Hancock has significant interests in lithium and rare earths mines in Australia. It is the largest shareholder in developer Arafura Rare Earths Ltd. with a 9.14% stake, according to Market Intelligence data. The company also has an 18.08% stake in lithium developer Liontown Resources Ltd. and is advancing a joint A$1.7 billion bid with Sociedad Química y Minera de Chile SA for lithium explorer Azure Minerals Ltd.

On April 1, the US government awarded MP Materials US$58.5 million to help build America's first fully integrated rare earth magnet manufacturing facility in Fort Worth, Texas. The facility will have the capacity to produce 1,000 metric tons of neodymium-iron-boron (NdFeB) magnets per year, supporting the production of about 500,000 electric vehicle traction motors, "with room to scale," according to MP Materials.

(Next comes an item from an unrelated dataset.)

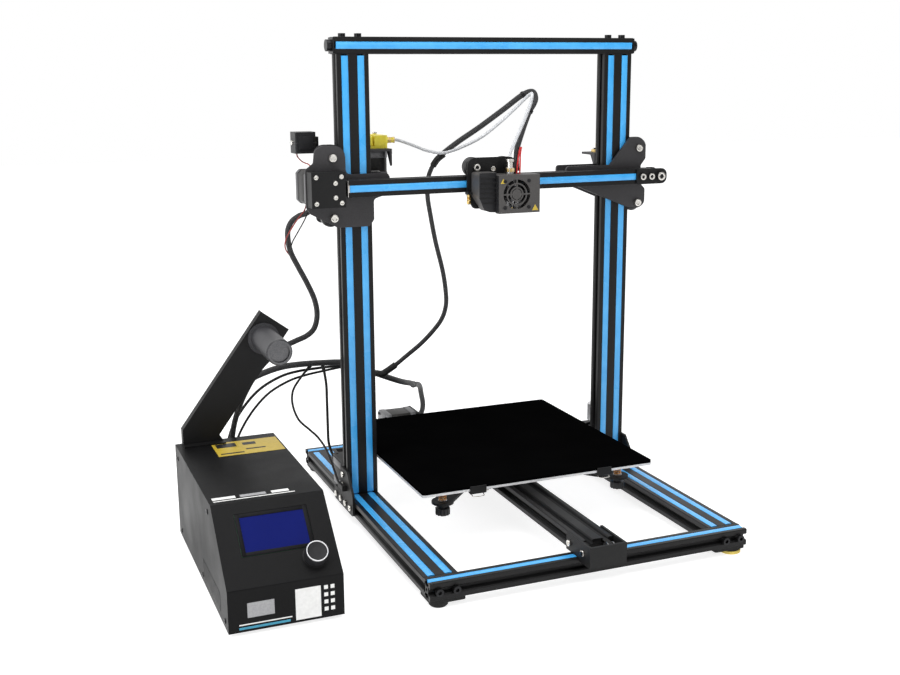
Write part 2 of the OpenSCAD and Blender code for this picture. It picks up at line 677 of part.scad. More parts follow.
// Outlines of the gantry plates, from the middle of the upright and the rail
module left_front_outline() polygon(rounded([
    [-46, 50.5, 14], [-14, 50.5, 14], [-14, 16, 6], [42, 16, 6], [42, -9, 6], [21, -15, 5],
    [21, -40, 4], [15, -48, 3], [-25, -48, 6], [-59, -30, 5], [-64, -22, 3], [-64, 23, 3],
    [-54, 30, 3], [-52, 44, 8]]));
module left_back_outline() polygon(rounded([
    [-46, 50.5, 12], [-14, 50.5, 12], [-4, 16, 6], [42, 16, 6], [42, -12, 6], [24, -16, 5],
    [21, -38, 4], [15, -44, 3], [-44, -44, 6], [-44, -27, 4], [-19, -24, 2], [-19, 24, 2],
    [-44, 27, 4]]));
module right_outline() polygon(rounded([
    [18, 50.5, 6], [32, 50.5, 14], [42, 43, 12], [42, 22, 3], [35, 13, 3], [35, -11, 3],
    [42, -18, 4], [42, -38, 9], [32, -44, 12], [14, -41, 4], [-58, -12, 4], [-76, -12, 2],
    [-76, 15, 4], [-12, 15, 3]]));

module axle_holes(s) {
    for (dz = [-wheel_rise, wheel_rise])
        translate([s * (outer_x - post_x), dz]) circle(r = axle_r + 0.1);
    translate([s * (inner_x - post_x), 0]) circle(r = axle_r + 0.1);
}

// Shelf behind a back plate, from its own height up by one plate
module nut_shelf(z, x0, x1, y1) {
    difference() {
        block([x0, back_y + plate_t - 0.5, z - plate_t], [x1, y1, z]);
        rod_z(0, screw_y, z - 9, z + 1, screw_r + 1.6);
        for (dx = [-8, 8]) rod_z(dx, screw_y, z - 9, z + 1, 1.6);
    }
    for (x = [x0, x1 - plate_t])
        translate([x, back_y + plate_t - 0.5, z - plate_t]) rotate([90, 0, 90]) linear_extrude(plate_t)
            polygon([[0, 1], [12, 1], [12, 0], [0, -18]]);
}

module gantry_plates() placed() color([0.2, 0.2, 0.21]) {
    translate([-post_x, 0, gantry_z]) {
        upright_plate(rail_back_y, plate_t) difference() {
            left_front_outline();
            axle_holes(-1);
            translate([xmotor_x + post_x, 0]) circle(r = pilot_r + 0.3);
        }
        upright_plate(back_y, plate_t) difference() {
            left_back_outline();
            axle_holes(-1);
        }
    }
    translate([post_x, 0, gantry_z]) {
        upright_plate(rail_back_y, plate_t) difference() {
            right_outline();
            axle_holes(1);
        }
        upright_plate(back_y, plate_t) difference() {
            right_outline();
            axle_holes(1);
        }
    }
    // Shelves for the lead nuts, the left one also for the feeder motor
    translate([-post_x, 0, 0]) difference() {
        nut_shelf(shelf_left, -22, 35 + motor_w / 2, feeder_y + motor_w / 2);
        translate([feeder_x + post_x, feeder_y, shelf_left - plate_t]) stepper_holes(plate_t);
    }
    translate([post_x, 0, 0]) nut_shelf(shelf_right, -18, 18, screw_y + 16);
    // Bridge from the left shelf down to the left back plate
    translate([-post_x, 0, 0])
        block([-14.5, back_y, gantry_z + 15], [-4, back_y + plate_t, shelf_left - 0.5]);
}

module gantry_motors() placed() color([0.13, 0.13, 0.14]) {
    translate([xmotor_x, front_y + fit, gantry_z]) rotate([90, 0, 0]) stepper(xmotor_l);
    translate([feeder_x, feeder_y, shelf_left - plate_t - fit]) stepper(feeder_l);
}

// Axle bolt of a gantry wheel: head, shank, two spacers and a nut
module gantry_axle(x, z) {
    rod_y(x, z, rail_back_y - 1, back_y + plate_t + 1, axle_r);
    rod_y(x, z, rail_back_y - fit - head_h, rail_back_y - fit, head_r);
    rod_y(x, z, front_y + fit, upright_y - wheel_w / 2 - side_gap, 4);
    rod_y(x, z, upright_y + wheel_w / 2 + side_gap, back_y - fit, 4);
    rod_y(x, z, back_y + plate_t + fit, back_y + plate_t + fit + 4, 4.6);
}

// The inner axles pass behind the X rail, so they have a flush head
module inner_axle(x) {
    rod_y(x, gantry_z, rail_back_y + 0.2, back_y + plate_t + 1, axle_r);
    rod_y(x, gantry_z, front_y + fit, upright_y - wheel_w / 2 - side_gap, 4);
    rod_y(x, gantry_z, upright_y + wheel_w / 2 + side_gap, back_y - fit, 4);
    rod_y(x, gantry_z, back_y + plate_t + fit, back_y + plate_t + fit + 4, 4.6);
}

// Brass nut sitting on a shelf round its lead screw
module lead_nut(z) translate([0, screw_y, z + fit]) difference() {
    union() {
        cylinder(r = 11, h = 3.5);
        cylinder(r = 5.1, h = 12);
        translate([0, 0, -plate_t - 6]) cylinder(r = 5.1, h = plate_t + 7);
    }
    translate([0, 0, -20]) cylinder(r = screw_r + 0.06, h = 60);
}

module gantry_fixings() placed() color([0.78, 0.78, 0.8]) {
    for (s = [-1, 1]) {
        for (dz = [-wheel_rise, wheel_rise]) gantry_axle(s * outer_x, gantry_z + dz);
        inner_axle(s * inner_x);
        translate([s * post_x, 0, 0]) lead_nut(s < 0 ? shelf_left : shelf_right);
    }
}

// Belt tensioner beyond the rail's right end, and the cover over the X motor's pulley
module rail_end_parts() placed() color([0.08, 0.08, 0.08]) {
    far = idler_x + half;
    cheek_y = rail_front_y - plate_t;
    for (y = [cheek_y - 2 * fit, rail_back_y + 0.2]) {
        near = y < rail_y ? frame_x - 4 : frame_x + 24;
        upright_plate(y, plate_t - 0.3) translate([0, gantry_z]) difference() {
            polygon(rounded([[near, -half, 2], [far, -half, 8], [far, half, 8], [near, half, 2]]));
            translate([idler_x, 0]) circle(r = axle_r + 0.1);
        }
    }
    rod_y(idler_x, gantry_z, cheek_y - 4, rail_back_y + 6, axle_r);
    rod_y(idler_x, gantry_z, cheek_y - 4, cheek_y - 0.2, 6);
    for (x = [frame_x + 4, frame_x + 17])
        rod_y(x, gantry_z, cheek_y - 3, cheek_y - 0.2, head_r);
    // Pulley cover: front wall with top, bottom and left walls
    w = motor_w / 2;
    difference() {
        block([xmotor_x - w, rail_front_y - 2.5, gantry_z - w], [xmotor_x + w, rail_back_y - fit, gantry_z + w]);
        block([xmotor_x - w + 2, rail_front_y, gantry_z - w + 2], [xmotor_x + w + 1, rail_back_y + 1, gantry_z + w - 2]);
    }
}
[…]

The plant's raw material inputs will come from Mountain Pass, the US' only scaled and operational rare earth mine and separations facility, in California.

NdFeB magnets are "an indispensable component found in the electric motors and generators that power hybrid and electric vehicles, robots, wind turbines, drones, electronics and critical defense systems," MP Materials said in an April 1 statement. The company expects demand for the magnets to triple by 2035.

Price bounce

China's property woes have caused concern for rare earths demand, and Beijing's export restrictions on rare earth magnet manufacturing technology in December 2023 "led to a bit of oversupply," Pol Le Roux, COO of Australian producer Lynas Rare Earths Ltd., told analysts in January.

A sharp drop in commodity prices resulted, driving the share prices of both Lynas and MP Materials to multiyear lows in March and forcing them to clamp down on costs. But the tide appears to have turned since then.

Rare earths prices have bounced roughly 6% in the last month, "leading to improving sentiment in the sector," Euroz Hartleys said in an April 10 note.

"There are a limited number of advanced projects of scale without critical flaws," the note said.

The neodymium-praseodymium (NdPr) price has recovered 10% since the start of April after dropping to US$47 per kilogram in March, when it was down roughly 70% since its peak in 2022, George Bennett, CEO of rare earths developer Rainbow Rare Earths Ltd., told an April 3 earnings call.

"Forecasts are that rare earths prices will strengthen towards the end of 2024 and into 2025, and we should see rare earths pricing for NdPr around about US$80 [per kilogram] to even possibly US$100 [per kilogram] again," Bennett said.

Arafura Rare Earths expects a "structural deficit" in the coming decade, CEO Darryl Cuzzubbo said in March after his company received an A$840 million finance package from the Australian government.

Shanghai Metals Market reported praseodymium and neodymium spot markets strengthening of late.

"At present, the raw material inventory of magnetic material companies is still low. With the price of praseodymium and neodymium already at a low level, there is not much room for further downside," Shanghai Metals Market said in an April 3 report.

Hancock Prospecting declined to comment for this story.